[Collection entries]

#####

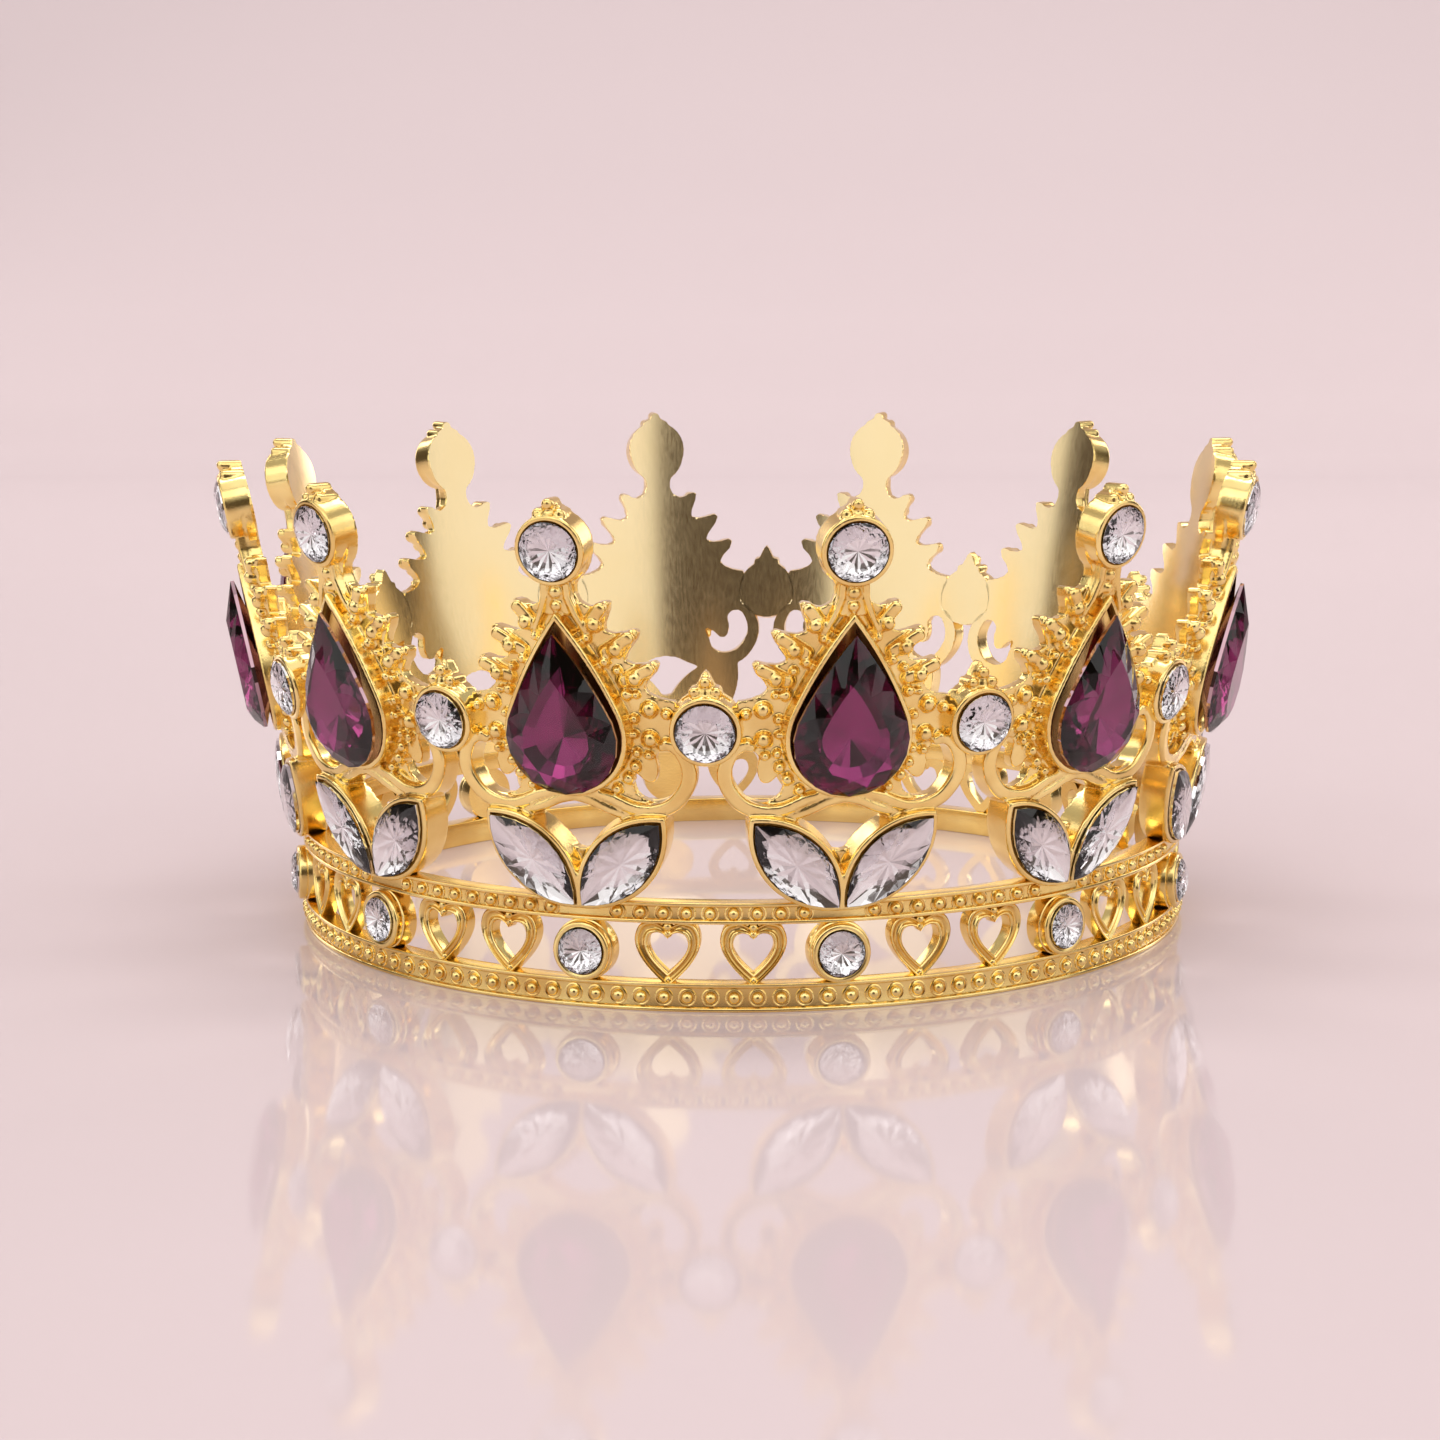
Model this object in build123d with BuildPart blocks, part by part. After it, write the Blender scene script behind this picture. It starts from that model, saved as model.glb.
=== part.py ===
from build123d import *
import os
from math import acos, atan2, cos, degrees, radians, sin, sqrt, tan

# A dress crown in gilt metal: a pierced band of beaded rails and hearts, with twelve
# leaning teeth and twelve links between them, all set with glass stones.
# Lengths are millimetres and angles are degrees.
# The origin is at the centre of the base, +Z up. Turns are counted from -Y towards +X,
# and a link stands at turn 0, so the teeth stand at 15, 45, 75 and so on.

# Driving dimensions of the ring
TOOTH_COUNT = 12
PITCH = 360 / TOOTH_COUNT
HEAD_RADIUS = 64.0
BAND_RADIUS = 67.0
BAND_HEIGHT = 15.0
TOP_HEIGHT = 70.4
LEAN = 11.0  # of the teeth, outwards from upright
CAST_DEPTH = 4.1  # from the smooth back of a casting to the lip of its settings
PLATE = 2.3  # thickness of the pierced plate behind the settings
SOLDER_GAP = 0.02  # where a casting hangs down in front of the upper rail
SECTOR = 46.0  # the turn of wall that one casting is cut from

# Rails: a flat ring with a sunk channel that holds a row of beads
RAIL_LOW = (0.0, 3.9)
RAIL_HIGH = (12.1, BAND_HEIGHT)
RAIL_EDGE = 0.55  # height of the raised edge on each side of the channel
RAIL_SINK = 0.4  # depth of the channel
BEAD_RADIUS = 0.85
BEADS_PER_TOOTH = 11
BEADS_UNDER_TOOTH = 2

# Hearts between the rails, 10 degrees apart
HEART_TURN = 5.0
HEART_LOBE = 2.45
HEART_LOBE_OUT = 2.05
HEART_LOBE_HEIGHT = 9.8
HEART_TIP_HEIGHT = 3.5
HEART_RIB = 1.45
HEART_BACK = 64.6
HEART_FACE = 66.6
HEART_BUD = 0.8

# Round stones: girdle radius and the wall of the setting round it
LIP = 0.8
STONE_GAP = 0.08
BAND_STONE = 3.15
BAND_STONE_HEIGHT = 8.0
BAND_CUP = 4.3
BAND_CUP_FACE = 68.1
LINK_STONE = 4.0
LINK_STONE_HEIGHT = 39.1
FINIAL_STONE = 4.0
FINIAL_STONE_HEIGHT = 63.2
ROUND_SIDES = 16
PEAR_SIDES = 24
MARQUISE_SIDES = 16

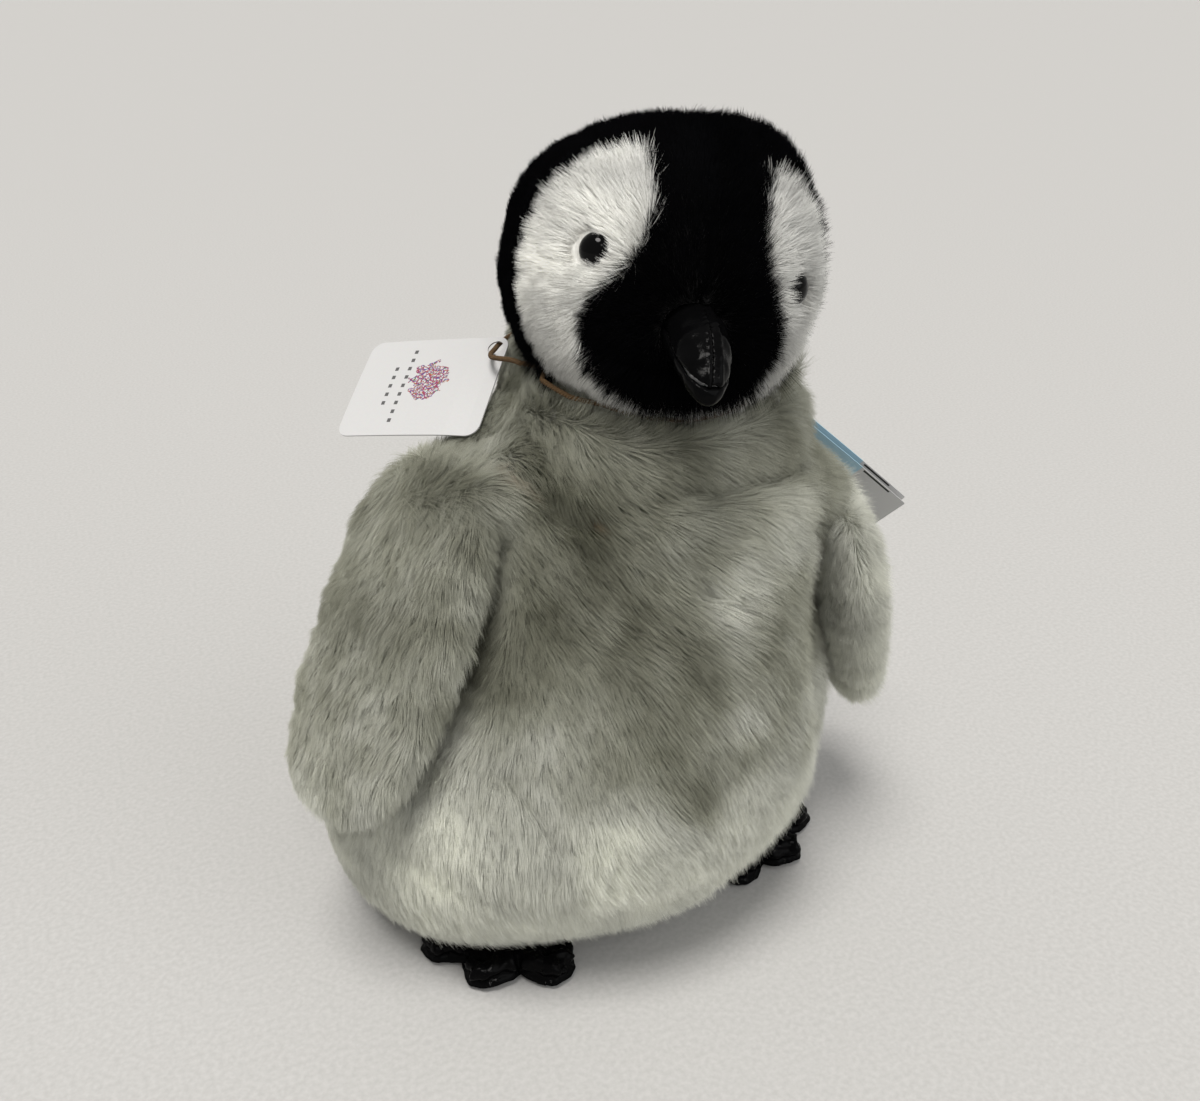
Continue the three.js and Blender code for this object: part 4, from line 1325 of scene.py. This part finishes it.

#####

# AIM OF THE TASK:
Print, please, the lines from the first line of the material through the line that contains "from math import", exactly as written and with nothing added.

# OUTPUT BELOW:
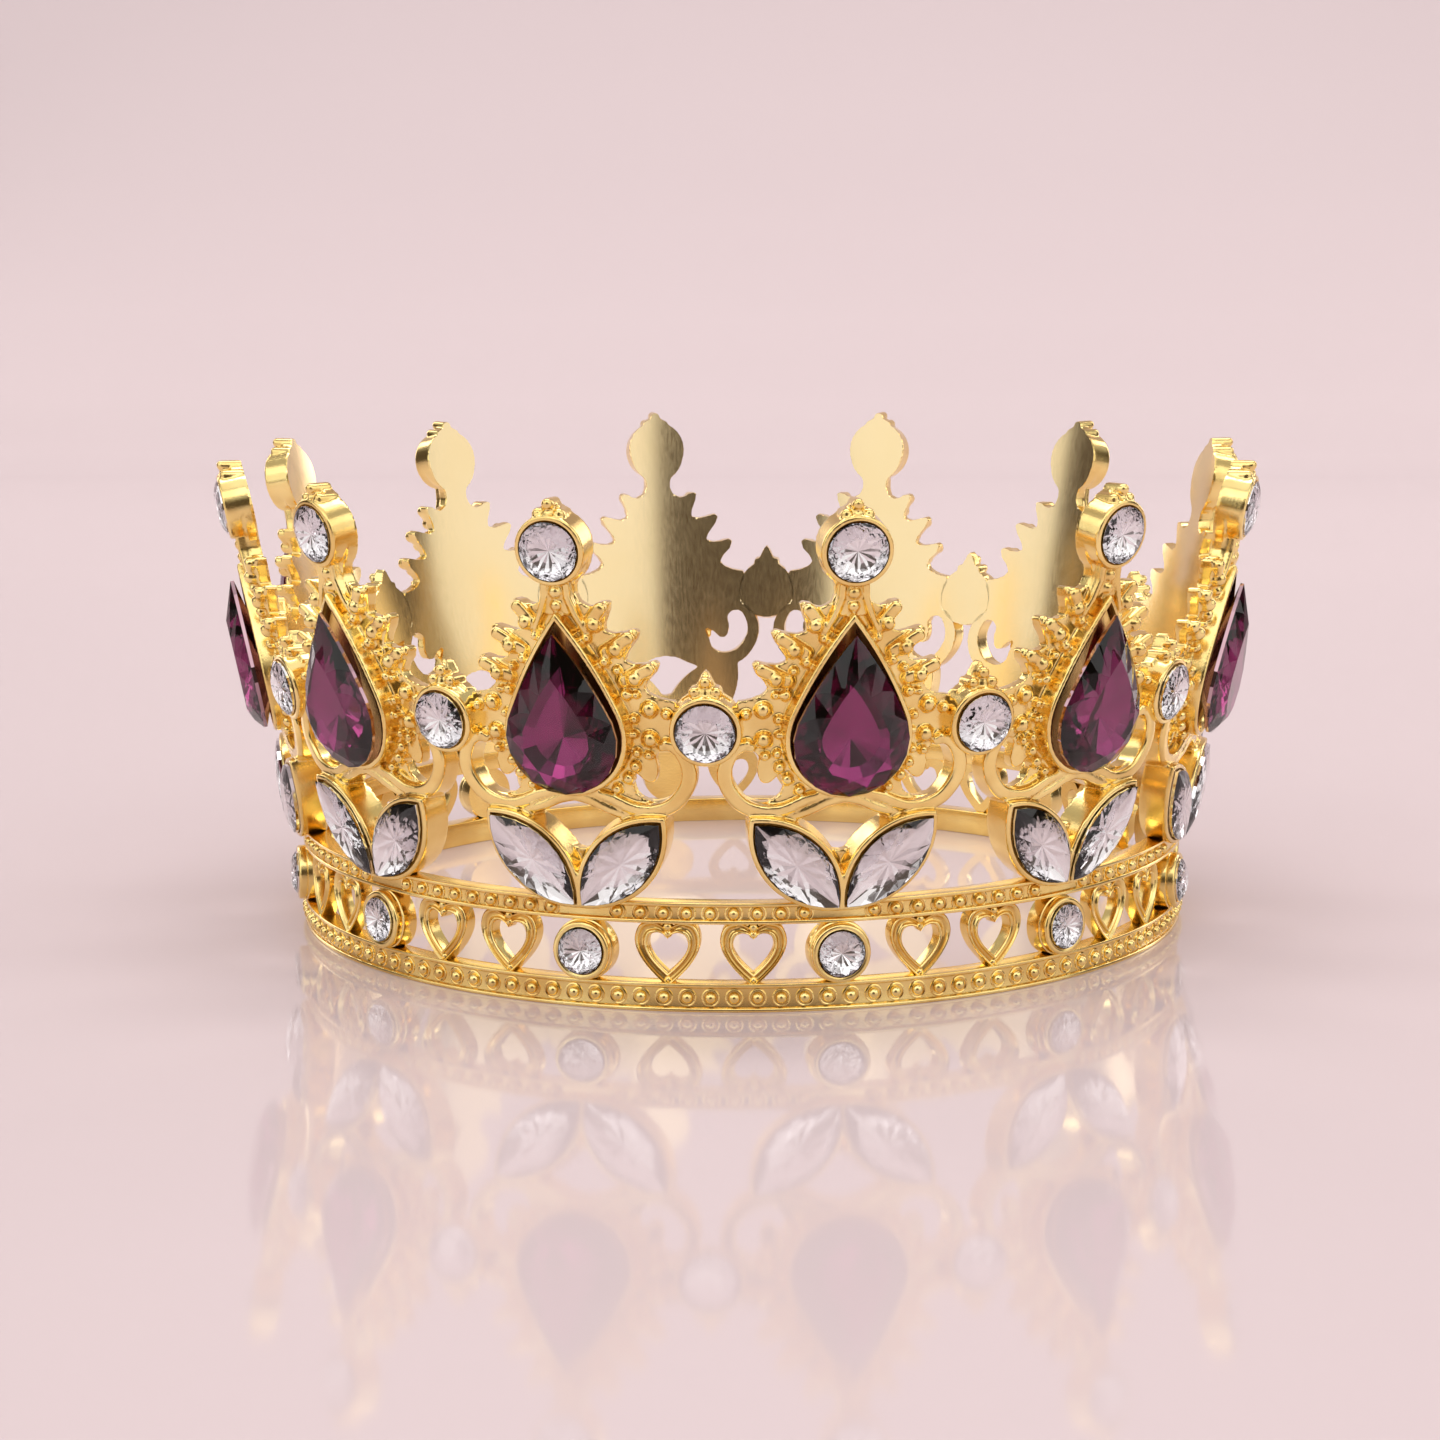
Model this object in build123d with BuildPart blocks, part by part. After it, write the Blender scene script behind this picture. It starts from that model, saved as model.glb.
=== part.py ===
from build123d import *
import os
from math import acos, atan2, cos, degrees, radians, sin, sqrt, tan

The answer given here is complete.